[start]

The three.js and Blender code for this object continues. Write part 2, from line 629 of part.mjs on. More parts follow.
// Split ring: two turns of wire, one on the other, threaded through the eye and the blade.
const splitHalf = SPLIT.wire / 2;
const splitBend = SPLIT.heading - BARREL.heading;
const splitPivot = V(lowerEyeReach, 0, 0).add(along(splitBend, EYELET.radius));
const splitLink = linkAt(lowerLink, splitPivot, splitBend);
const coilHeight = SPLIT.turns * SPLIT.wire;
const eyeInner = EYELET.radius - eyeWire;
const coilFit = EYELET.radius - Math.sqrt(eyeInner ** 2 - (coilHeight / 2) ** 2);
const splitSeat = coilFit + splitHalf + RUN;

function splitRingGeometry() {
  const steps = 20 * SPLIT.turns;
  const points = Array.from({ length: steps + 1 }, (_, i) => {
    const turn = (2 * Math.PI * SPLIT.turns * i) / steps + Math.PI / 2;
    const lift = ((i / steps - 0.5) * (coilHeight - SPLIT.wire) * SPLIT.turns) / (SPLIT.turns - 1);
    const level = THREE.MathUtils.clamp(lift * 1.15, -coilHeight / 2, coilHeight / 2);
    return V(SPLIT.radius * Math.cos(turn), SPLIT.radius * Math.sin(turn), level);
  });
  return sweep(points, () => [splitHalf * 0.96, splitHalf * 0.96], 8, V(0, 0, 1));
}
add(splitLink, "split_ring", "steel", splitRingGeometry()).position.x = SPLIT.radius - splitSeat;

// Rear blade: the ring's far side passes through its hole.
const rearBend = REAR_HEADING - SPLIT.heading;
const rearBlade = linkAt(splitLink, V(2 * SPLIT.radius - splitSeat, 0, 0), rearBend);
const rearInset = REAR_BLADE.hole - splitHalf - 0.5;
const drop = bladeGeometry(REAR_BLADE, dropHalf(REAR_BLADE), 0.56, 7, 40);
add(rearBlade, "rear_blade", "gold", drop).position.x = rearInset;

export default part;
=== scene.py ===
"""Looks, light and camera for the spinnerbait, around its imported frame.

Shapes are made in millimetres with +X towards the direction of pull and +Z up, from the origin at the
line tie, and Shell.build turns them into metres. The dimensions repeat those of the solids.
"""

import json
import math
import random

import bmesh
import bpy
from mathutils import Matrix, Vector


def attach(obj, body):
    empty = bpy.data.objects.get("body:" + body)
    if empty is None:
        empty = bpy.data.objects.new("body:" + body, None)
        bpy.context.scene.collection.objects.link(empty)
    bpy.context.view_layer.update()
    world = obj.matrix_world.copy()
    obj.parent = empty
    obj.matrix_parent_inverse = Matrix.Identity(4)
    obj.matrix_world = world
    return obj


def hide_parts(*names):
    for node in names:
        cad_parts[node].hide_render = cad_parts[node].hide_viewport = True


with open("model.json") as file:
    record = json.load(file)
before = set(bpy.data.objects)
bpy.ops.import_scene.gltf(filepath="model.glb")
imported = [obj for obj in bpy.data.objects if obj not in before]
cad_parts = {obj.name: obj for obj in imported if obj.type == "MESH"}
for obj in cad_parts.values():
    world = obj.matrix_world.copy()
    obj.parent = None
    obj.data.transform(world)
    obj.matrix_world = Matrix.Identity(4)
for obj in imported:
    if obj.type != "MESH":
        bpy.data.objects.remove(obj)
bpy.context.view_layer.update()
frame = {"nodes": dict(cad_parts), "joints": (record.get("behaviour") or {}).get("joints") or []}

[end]
[start]

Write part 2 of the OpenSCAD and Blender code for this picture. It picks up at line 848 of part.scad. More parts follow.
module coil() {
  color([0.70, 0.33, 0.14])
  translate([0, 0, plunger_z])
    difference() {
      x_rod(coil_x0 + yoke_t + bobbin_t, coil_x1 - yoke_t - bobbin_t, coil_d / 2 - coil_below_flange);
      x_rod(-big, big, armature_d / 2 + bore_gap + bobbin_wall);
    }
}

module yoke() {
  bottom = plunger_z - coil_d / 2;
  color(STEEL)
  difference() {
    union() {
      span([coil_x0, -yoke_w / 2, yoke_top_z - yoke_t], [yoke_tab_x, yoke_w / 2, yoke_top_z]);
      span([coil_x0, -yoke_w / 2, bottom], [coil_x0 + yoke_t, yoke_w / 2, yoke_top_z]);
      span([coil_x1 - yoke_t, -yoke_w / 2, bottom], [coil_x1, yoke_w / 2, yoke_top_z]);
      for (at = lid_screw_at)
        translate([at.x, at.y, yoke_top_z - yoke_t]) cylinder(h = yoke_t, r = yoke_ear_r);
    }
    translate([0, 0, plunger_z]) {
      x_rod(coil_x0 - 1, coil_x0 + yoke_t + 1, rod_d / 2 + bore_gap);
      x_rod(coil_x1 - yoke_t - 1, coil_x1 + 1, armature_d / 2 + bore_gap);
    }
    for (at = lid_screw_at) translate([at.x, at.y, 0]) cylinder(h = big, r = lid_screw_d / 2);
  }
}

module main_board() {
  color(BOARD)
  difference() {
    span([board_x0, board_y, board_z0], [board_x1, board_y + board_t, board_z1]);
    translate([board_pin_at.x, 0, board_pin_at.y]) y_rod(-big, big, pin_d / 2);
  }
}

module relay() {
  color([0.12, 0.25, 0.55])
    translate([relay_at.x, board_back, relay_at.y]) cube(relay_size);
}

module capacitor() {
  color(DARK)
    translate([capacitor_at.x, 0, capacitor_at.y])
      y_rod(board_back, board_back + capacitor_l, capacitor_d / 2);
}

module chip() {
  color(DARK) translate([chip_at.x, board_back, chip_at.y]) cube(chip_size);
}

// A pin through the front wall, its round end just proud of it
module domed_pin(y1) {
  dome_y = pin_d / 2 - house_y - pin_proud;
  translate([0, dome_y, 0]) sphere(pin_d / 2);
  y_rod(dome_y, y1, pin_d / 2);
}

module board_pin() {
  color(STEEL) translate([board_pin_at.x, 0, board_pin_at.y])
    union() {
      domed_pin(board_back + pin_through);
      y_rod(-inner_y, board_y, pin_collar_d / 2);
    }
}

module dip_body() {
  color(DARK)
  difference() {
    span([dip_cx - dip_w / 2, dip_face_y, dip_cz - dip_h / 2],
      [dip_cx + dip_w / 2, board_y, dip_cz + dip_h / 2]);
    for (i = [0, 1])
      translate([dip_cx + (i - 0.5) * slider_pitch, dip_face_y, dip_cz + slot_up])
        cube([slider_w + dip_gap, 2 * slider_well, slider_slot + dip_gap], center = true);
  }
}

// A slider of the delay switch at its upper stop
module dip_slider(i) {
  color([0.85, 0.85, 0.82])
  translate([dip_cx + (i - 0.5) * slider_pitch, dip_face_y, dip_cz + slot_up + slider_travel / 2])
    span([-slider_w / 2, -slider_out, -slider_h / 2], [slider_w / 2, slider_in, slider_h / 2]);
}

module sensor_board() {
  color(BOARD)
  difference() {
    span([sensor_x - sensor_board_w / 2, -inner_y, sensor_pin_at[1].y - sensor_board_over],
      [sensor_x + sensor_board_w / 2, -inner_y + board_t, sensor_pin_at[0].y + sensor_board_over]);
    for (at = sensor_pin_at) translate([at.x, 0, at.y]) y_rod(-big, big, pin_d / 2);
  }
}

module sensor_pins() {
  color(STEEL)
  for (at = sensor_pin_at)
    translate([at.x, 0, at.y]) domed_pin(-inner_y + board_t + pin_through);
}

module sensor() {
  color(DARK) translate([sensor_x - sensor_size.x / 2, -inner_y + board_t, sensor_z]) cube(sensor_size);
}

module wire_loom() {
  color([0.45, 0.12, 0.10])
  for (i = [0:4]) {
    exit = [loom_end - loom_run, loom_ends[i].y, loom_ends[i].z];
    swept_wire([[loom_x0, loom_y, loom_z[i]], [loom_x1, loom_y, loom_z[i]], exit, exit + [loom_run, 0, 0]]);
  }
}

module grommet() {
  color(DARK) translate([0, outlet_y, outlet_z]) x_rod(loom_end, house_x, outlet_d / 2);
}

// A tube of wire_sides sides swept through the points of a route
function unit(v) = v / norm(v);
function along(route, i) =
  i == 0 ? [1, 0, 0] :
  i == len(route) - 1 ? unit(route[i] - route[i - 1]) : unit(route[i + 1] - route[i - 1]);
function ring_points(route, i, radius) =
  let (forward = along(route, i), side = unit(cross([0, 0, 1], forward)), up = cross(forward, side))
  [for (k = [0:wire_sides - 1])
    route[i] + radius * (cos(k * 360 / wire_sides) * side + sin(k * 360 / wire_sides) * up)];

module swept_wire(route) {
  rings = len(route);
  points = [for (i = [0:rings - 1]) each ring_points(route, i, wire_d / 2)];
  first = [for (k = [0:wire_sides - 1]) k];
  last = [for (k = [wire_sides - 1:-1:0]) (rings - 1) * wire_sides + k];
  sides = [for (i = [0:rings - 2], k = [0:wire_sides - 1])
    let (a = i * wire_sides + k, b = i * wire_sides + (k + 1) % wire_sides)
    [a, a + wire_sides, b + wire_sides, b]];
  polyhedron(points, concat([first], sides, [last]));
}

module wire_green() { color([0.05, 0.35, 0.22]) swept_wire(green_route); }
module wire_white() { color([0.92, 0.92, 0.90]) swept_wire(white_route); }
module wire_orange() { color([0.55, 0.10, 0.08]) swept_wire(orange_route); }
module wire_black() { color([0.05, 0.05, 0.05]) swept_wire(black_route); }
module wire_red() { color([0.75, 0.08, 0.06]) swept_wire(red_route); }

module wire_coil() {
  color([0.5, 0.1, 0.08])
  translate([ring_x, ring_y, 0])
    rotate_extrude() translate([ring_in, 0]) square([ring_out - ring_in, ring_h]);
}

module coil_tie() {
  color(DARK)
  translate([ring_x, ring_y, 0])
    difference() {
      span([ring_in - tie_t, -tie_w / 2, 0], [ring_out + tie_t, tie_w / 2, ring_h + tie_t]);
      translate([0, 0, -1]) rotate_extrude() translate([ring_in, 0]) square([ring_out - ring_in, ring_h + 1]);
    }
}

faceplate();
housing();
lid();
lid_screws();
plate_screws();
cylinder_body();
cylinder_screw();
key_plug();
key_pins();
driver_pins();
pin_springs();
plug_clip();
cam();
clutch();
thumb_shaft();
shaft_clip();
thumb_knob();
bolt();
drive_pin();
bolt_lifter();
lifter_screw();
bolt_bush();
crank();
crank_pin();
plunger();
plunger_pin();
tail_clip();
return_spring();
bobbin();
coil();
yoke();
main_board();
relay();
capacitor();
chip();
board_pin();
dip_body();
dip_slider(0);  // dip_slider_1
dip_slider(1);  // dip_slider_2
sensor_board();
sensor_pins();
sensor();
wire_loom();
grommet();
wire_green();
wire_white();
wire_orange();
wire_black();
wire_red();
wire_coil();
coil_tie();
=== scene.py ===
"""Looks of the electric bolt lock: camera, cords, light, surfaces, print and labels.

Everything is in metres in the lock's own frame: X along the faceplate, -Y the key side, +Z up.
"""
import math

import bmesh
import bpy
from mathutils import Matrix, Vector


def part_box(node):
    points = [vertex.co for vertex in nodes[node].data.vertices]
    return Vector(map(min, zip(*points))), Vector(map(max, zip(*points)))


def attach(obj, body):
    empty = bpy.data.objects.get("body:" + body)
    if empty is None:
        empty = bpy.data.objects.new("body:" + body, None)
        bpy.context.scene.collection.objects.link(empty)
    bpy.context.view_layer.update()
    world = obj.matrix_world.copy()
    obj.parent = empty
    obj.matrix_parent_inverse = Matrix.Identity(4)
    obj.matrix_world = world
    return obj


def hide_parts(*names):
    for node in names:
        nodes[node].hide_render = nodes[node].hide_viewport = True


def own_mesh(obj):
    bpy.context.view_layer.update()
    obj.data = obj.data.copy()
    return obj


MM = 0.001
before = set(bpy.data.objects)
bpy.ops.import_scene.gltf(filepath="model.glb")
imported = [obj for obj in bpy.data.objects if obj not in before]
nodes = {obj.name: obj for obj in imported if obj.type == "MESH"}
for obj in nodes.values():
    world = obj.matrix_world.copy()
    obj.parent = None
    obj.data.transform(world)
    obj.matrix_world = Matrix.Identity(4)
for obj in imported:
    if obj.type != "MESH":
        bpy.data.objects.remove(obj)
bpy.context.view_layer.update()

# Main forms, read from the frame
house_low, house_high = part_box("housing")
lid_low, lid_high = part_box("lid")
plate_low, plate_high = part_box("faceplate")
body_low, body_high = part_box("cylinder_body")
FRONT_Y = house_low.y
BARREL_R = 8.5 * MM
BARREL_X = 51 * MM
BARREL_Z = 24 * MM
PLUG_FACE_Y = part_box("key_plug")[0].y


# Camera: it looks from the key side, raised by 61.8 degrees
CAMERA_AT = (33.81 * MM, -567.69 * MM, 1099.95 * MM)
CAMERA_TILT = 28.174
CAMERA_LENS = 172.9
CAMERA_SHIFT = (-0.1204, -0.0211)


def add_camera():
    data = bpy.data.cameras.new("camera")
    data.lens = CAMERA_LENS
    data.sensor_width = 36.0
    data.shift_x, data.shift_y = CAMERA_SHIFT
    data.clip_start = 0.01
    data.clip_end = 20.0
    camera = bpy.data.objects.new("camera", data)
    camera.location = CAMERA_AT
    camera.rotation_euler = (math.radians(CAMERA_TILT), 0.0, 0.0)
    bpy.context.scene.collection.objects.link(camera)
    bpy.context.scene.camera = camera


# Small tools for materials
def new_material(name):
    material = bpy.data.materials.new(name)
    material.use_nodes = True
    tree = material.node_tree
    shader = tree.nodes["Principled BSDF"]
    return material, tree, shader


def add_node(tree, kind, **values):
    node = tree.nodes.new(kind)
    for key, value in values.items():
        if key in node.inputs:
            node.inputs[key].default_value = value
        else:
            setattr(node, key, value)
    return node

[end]
[start]

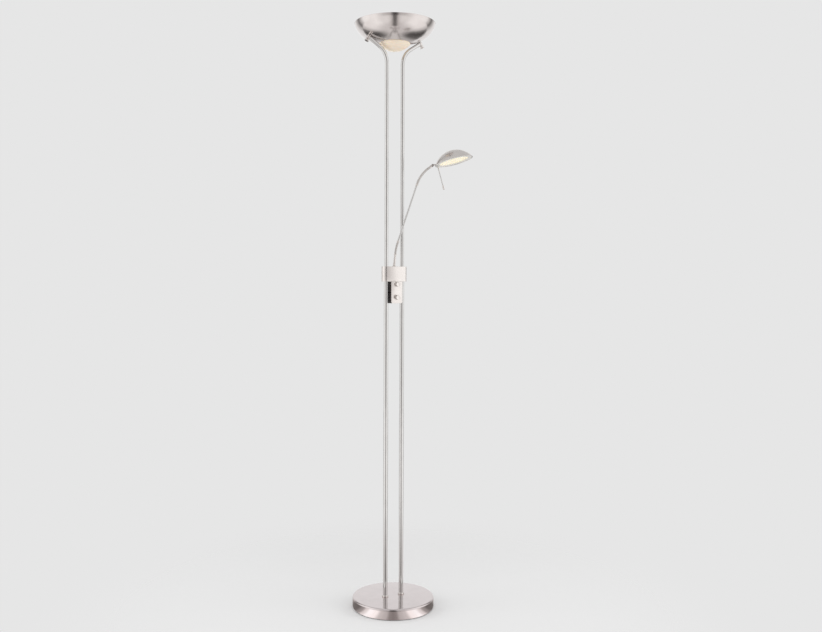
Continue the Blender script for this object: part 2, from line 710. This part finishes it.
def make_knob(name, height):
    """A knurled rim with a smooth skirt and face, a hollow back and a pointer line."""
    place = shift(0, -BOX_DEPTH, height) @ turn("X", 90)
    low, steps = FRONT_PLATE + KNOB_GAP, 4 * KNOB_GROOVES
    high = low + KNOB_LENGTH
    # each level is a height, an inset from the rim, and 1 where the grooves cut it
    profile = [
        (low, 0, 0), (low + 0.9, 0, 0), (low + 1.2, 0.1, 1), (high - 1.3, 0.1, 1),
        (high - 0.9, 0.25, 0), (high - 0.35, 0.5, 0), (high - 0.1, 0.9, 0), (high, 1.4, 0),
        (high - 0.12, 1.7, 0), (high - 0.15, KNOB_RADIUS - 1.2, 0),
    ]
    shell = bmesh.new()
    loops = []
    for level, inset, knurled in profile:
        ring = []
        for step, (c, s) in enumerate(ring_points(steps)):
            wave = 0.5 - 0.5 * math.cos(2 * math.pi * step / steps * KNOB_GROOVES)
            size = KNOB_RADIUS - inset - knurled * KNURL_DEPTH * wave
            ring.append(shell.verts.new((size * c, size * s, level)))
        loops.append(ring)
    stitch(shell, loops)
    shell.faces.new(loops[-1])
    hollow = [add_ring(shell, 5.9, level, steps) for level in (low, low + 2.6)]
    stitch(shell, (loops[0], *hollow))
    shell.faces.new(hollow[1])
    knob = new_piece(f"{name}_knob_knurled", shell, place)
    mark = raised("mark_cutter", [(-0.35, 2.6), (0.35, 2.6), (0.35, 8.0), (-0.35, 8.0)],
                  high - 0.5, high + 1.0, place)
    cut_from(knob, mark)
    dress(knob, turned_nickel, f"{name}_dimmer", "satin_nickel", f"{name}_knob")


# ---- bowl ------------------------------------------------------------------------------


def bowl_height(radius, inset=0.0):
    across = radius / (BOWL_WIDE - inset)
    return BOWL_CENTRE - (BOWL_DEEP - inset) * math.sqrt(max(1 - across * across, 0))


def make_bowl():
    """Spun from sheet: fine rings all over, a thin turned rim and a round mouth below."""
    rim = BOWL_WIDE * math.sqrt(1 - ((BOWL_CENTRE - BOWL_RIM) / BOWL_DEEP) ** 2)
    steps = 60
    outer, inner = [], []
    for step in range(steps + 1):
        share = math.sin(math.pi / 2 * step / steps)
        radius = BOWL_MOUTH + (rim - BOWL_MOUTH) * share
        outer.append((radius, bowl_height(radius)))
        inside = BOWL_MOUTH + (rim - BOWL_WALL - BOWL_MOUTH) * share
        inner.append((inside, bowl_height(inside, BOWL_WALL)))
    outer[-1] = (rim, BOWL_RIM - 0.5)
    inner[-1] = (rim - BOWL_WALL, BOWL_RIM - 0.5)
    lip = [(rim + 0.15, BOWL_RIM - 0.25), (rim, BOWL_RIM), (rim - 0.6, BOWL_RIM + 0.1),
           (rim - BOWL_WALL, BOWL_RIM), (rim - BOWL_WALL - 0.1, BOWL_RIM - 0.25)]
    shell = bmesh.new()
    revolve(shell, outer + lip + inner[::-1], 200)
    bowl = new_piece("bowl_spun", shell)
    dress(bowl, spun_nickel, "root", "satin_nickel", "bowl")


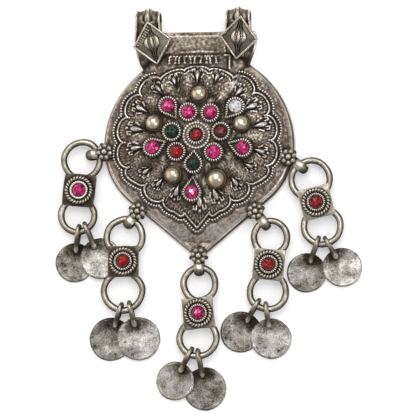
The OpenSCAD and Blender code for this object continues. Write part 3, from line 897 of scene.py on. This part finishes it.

[end]

- [Request] Using the entries above, extract exactly the span from the line with "0.56, 7, 40);" to the line with "record = json.load(file)", both lines included; leave out everything else.

- [Exercise result]
const drop = bladeGeometry(REAR_BLADE, dropHalf(REAR_BLADE), 0.56, 7, 40);
add(rearBlade, "rear_blade", "gold", drop).position.x = rearInset;

export default part;
=== scene.py ===
"""Looks, light and camera for the spinnerbait, around its imported frame.

Shapes are made in millimetres with +X towards the direction of pull and +Z up, from the origin at the
line tie, and Shell.build turns them into metres. The dimensions repeat those of the solids.
"""

import json
import math
import random

import bmesh
import bpy
from mathutils import Matrix, Vector


def attach(obj, body):
    empty = bpy.data.objects.get("body:" + body)
    if empty is None:
        empty = bpy.data.objects.new("body:" + body, None)
        bpy.context.scene.collection.objects.link(empty)
    bpy.context.view_layer.update()
    world = obj.matrix_world.copy()
    obj.parent = empty
    obj.matrix_parent_inverse = Matrix.Identity(4)
    obj.matrix_world = world
    return obj


def hide_parts(*names):
    for node in names:
        cad_parts[node].hide_render = cad_parts[node].hide_viewport = True


with open("model.json") as file:
    record = json.load(file)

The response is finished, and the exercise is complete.